Antonio Banderas and Robert Rodriguez: Rico Torres

The follow-up to 2001’s surprise smash ”Spy Kids” (the gadget-packed juvie Bond adventure that made $168 million worldwide and millions more in video and merchandise sales), ”Spy Kids 2: The Island of Lost Dreams” sits in a stream of expectations. ”It’s our ‘Spider-Man,”’ states Dimension Films head Bob Weinstein. ”The ‘Scream’ franchise played out. This is our next one.” He’s not wasting any time, either: With ”Island” opening Aug. 7, ”Spy Kids 3” is already a go. By the time the trilogy concludes, Weinstein predicts it will generate from ”$750 million to $1 billion” in gross revenue. Not bad for movies that cost $35-37 million apiece, despite containing (in the case of ”Island”) 1,047 special-effects shots.

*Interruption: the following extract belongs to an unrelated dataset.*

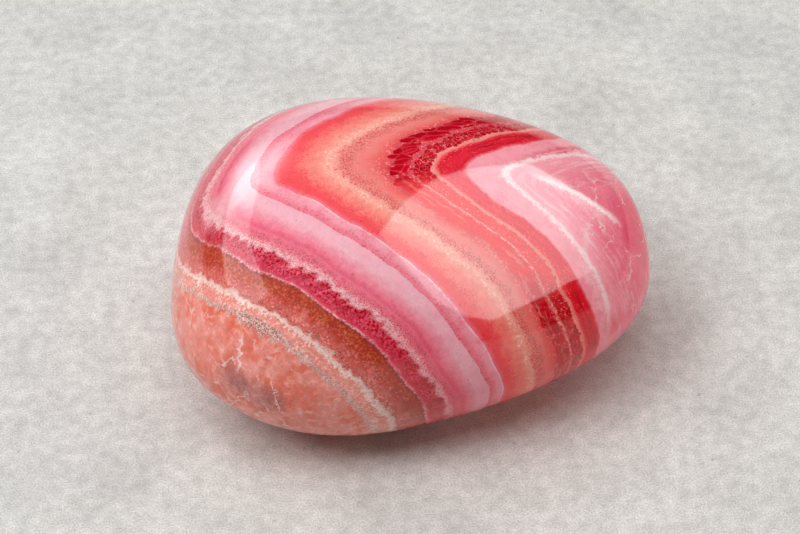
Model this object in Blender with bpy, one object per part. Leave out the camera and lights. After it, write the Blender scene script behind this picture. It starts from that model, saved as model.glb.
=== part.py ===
"""Polished rhodochrosite palm stone.

One tumbled pebble of banded pink stone, broad and high at its -X end and narrower and lower at
its +X end. It lies on a small flat patch worn into its underside. Metres, +Z up. The origin is
the middle of the bottom of its bounding box, with the longest side along X and the shortest
along Z.
"""

from collections import namedtuple

import bmesh
import bpy
import numpy as np

# Driving dimensions, in metres: the stone's bounding box, as it lies
LENGTH = 0.060
WIDTH = 0.047
HEIGHT = 0.033

# How much is worn off the lowest point, which leaves the flat patch that the stone lies on
REST_WEAR = 0.00045

# How the pebble departs from a plain ellipsoid, as shares of its half sizes
TAPER = 0.22           # the +X end is this much narrower than the middle
CROWN = 0.15           # the +X end is this much lower than the middle
WAIST_DROP = 0.13      # the widest line lies this far below mid-height
PLAN_FULLNESS = 0.06   # the plan is this much fuller than an ellipse at its four corners
SIDE_FULLNESS = 0.02   # the same for the stone seen from the side
BEND = 0.07            # both ends curve this far towards -Y

# Soft bulges and hollows that tumbling left. Azimuth runs from +X towards +Y and elevation up
# from the waist, in degrees. Rise is outwards, in metres. A higher focus is a narrower bulge.
Bulge = namedtuple("Bulge", "azimuth elevation rise focus")
BULGES = {
    "front_belly": Bulge(-115, -42, 0.0007, 8),
    "front_left_hollow": Bulge(-143, -31, -0.0013, 8),
    "left_chin": Bulge(-167, -14, 0.0016, 8),
    "right_nose": Bulge(-13, -10, 0.0011, 8),
    "rear_right_shoulder": Bulge(25, 23, 0.0021, 6),
    "rear_left_shoulder": Bulge(138, 32, 0.0006, 6),
}

SPHERE_SUBDIVISIONS = 5     # about 5,000 triangles, 1.5 mm apart
RIM_MERGE = 0.0003          # points nearer than this along the edge of the flat patch are merged

COLLECTION_NAME = "rhodochrosite_palm_stone"
STONE_NAME = "palm_stone"

STONE_COLOUR = (0.68, 0.16, 0.18, 1.0)
STONE_ROUGHNESS = 0.14
STONE_METALLIC = 0.0


def clear_scene():
    """Remove every object, so that the file holds the stone alone."""
    for thing in list(bpy.data.objects):
        bpy.data.objects.remove(thing, do_unlink=True)


def direction(azimuth, elevation):
    """Unit vector at an azimuth and an elevation given in degrees."""
    turn, lift = np.radians((azimuth, elevation))
    return np.array((np.cos(turn) * np.cos(lift), np.sin(turn) * np.cos(lift), np.sin(lift)))


def pebble_points(unit):
    """Move points of a unit sphere, one a row, onto the pebble, centred on its box.

    Each point is scaled by the half sizes, fuller towards the corners of the plan and of the
    side view, then narrowed and lowered towards +X, dropped at the waist and bent in plan. The
    bulges are added along their own directions, and the whole is fitted to the box.
    """
    x, y, z = unit.T
    fullness = 1 + 4 * PLAN_FULLNESS * x**2 * y**2 + 4 * SIDE_FULLNESS * (x**2 + y**2) * z**2
    half_length, half_width, half_height = LENGTH / 2, WIDTH / 2, (HEIGHT + REST_WEAR) / 2
    points = np.column_stack((
        half_length * x * fullness,
        half_width * y * fullness * (1 - TAPER * x) - half_length * BEND * x**2,
        half_height * (z * fullness - WAIST_DROP * (1 - z**2)) * (1 - CROWN * x),
    ))
    for bulge in BULGES.values():
        towards = direction(bulge.azimuth, bulge.elevation)
        swell = bulge.rise * np.exp(bulge.focus * (unit @ towards - 1))
        points += swell[:, None] * towards
    low, high = points.min(axis=0), points.max(axis=0)
    box = np.array((LENGTH, WIDTH, HEIGHT + REST_WEAR))
    return (points - (low + high) / 2) * box / (high - low)


def shape_pebble(mesh):
    """Reshape a unit sphere's mesh into the pebble and stand its lowest point at -REST_WEAR."""
    unit = np.empty(len(mesh.vertices) * 3)
    mesh.vertices.foreach_get("co", unit)
    unit = unit.reshape(-1, 3)
    unit /= np.linalg.norm(unit, axis=1, keepdims=True)
    points = pebble_points(unit)
    points[:, 2] += (HEIGHT - REST_WEAR) / 2
    mesh.vertices.foreach_set("co", points.ravel())
    mesh.update()


def wear_flat(mesh):
    """Cut the pebble off at Z = 0 and close the cut with one flat face, the resting patch."""
    pebble = bmesh.new()
    pebble.from_mesh(mesh)
    everything = pebble.verts[:] + pebble.edges[:] + pebble.faces[:]
    bmesh.ops.bisect_plane(
        pebble, geom=everything, plane_co=(0, 0, 0), plane_no=(0, 0, 1), clear_inner=True
    )
    rim = [vertex for vertex in pebble.verts if vertex.is_boundary]
    bmesh.ops.remove_doubles(pebble, verts=rim, dist=RIM_MERGE)
    rim_edges = [edge for edge in pebble.edges if edge.is_boundary]
    patch = bmesh.ops.contextual_create(pebble, geom=rim_edges)["faces"]
    bmesh.ops.recalc_face_normals(pebble, faces=pebble.faces[:])
    for face in pebble.faces:
        face.smooth = face not in patch
    pebble.to_mesh(mesh)
    pebble.free()


def stone_material():
    """Banded rose-red carbonate with a tumbled, glassy polish."""
    material = bpy.data.materials.new("polished_rhodochrosite")
    material.use_nodes = True
    shader = material.node_tree.nodes["Principled BSDF"]
    shader.inputs["Base Color"].default_value = STONE_COLOUR
    shader.inputs["Roughness"].default_value = STONE_ROUGHNESS
    shader.inputs["Metallic"].default_value = STONE_METALLIC
    return material


def make_stone(collection):
    """Model the one solid that the object is."""
    bpy.ops.mesh.primitive_ico_sphere_add(subdivisions=SPHERE_SUBDIVISIONS, radius=1.0)
    stone = bpy.context.object
    stone.name = STONE_NAME
    stone.data.name = STONE_NAME
    shape_pebble(stone.data)
    wear_flat(stone.data)
    stone.data.materials.append(stone_material())
    for owner in list(stone.users_collection):
        owner.objects.unlink(stone)
    collection.objects.link(stone)
    return stone


def main():
    """Build the stone in a collection of its own."""
    clear_scene()
    collection = bpy.data.collections.new(COLLECTION_NAME)
    bpy.context.scene.collection.children.link(collection)
    make_stone(collection)


main()
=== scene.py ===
"""Looks of a polished rhodochrosite palm stone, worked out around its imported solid.

The stone is one closed surface: a pebble given by a formula, as fine as its polish needs. Each
point of it carries its place in the layers that the mineral grew in: how deep it lies from the
white line between the pink and the red, and where it lies along that layer. The material reads
those numbers and lays down the bands, the dog-tooth edges and the crystal grain.
"""

from collections import namedtuple

import bpy
import numpy as np
from mathutils import Matrix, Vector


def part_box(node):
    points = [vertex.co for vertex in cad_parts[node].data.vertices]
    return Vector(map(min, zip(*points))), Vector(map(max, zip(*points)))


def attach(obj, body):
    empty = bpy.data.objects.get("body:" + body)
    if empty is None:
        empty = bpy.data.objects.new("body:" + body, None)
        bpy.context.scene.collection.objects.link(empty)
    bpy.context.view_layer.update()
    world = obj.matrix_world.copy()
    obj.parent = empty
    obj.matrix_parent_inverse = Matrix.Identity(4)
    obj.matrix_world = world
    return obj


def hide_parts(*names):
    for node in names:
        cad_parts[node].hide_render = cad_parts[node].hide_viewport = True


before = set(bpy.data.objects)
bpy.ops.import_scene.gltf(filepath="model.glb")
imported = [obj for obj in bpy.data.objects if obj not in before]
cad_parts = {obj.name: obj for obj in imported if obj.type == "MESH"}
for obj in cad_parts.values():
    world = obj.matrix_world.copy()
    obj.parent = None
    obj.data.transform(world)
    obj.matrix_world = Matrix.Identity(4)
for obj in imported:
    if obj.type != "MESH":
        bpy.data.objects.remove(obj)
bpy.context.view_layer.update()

bl_info = {
    "name": "Rhodochrosite Palm Stone",
    "version": (1, 0, 0),
    "blender": (4, 5, 0),
    "location": "View3D > Sidebar > Palm Stone",
    "description": "Builds a tumbled and polished stone of banded rhodochrosite on a plain stage",
    "category": "Add Mesh",
}

NODE = "palm_stone"
BODY = "root"
MM = 0.001

BOX_LOW, BOX_HIGH = (np.array(corner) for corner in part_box(NODE))

# How the pebble departs from a plain ellipsoid, as shares of its half sizes
TAPER = 0.22           # the +X end is this much narrower than the middle
CROWN = 0.15           # the +X end is this much lower than the middle
WAIST_DROP = 0.13      # the widest line lies this far below mid-height
PLAN_FULLNESS = 0.06   # the plan is this much fuller than an ellipse at its four corners
SIDE_FULLNESS = 0.02   # the same for the stone seen from the side
BEND = 0.07            # both ends curve this far towards -Y
REST_WEAR = 0.00045    # how much is worn off the lowest point, in metres, for the resting patch

# Soft bulges and hollows left by tumbling: azimuth and elevation of the direction in degrees,
# rise along it in metres, and focus, which is higher for a narrower bulge
Bulge = namedtuple("Bulge", "azimuth elevation rise focus")
BULGES = {
    "front_belly": Bulge(-115, -42, 0.0007, 8),
    "front_left_hollow": Bulge(-143, -31, -0.0013, 8),
    "left_chin": Bulge(-167, -14, 0.0016, 8),
    "right_nose": Bulge(-13, -10, 0.0011, 8),
    "rear_right_shoulder": Bulge(25, 23, 0.0021, 6),
    "rear_left_shoulder": Bulge(138, 32, 0.0006, 6),
}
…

That’s not overkill. Rodriguez needed every last pixel to spin a wild yarn involving holographic wristwatches, arachnid robot pets, and a menagerie of creatures. And that’s not even getting to the core story, a high-stakes spy-kid rivalry pitting original rugrats (Alexa Vega and Daryl Sabara) against newcomers Gary and Gerti Giggles (Matt O’Leary and Emily ”Haley Joel’s sister” Osment), their spy dad, Donnagon (Mike Judge), and a scientist of uncertain loyalties (Steve Buscemi).

Pretty ambitious for what Rodriguez refers to as his ”home movie,” but to him, it’s child’s play. And when this guy plays, he plays hard, serving as director, writer, editor, director of photography, production designer, visual-effects cosupervisor, and cocomposer of the score.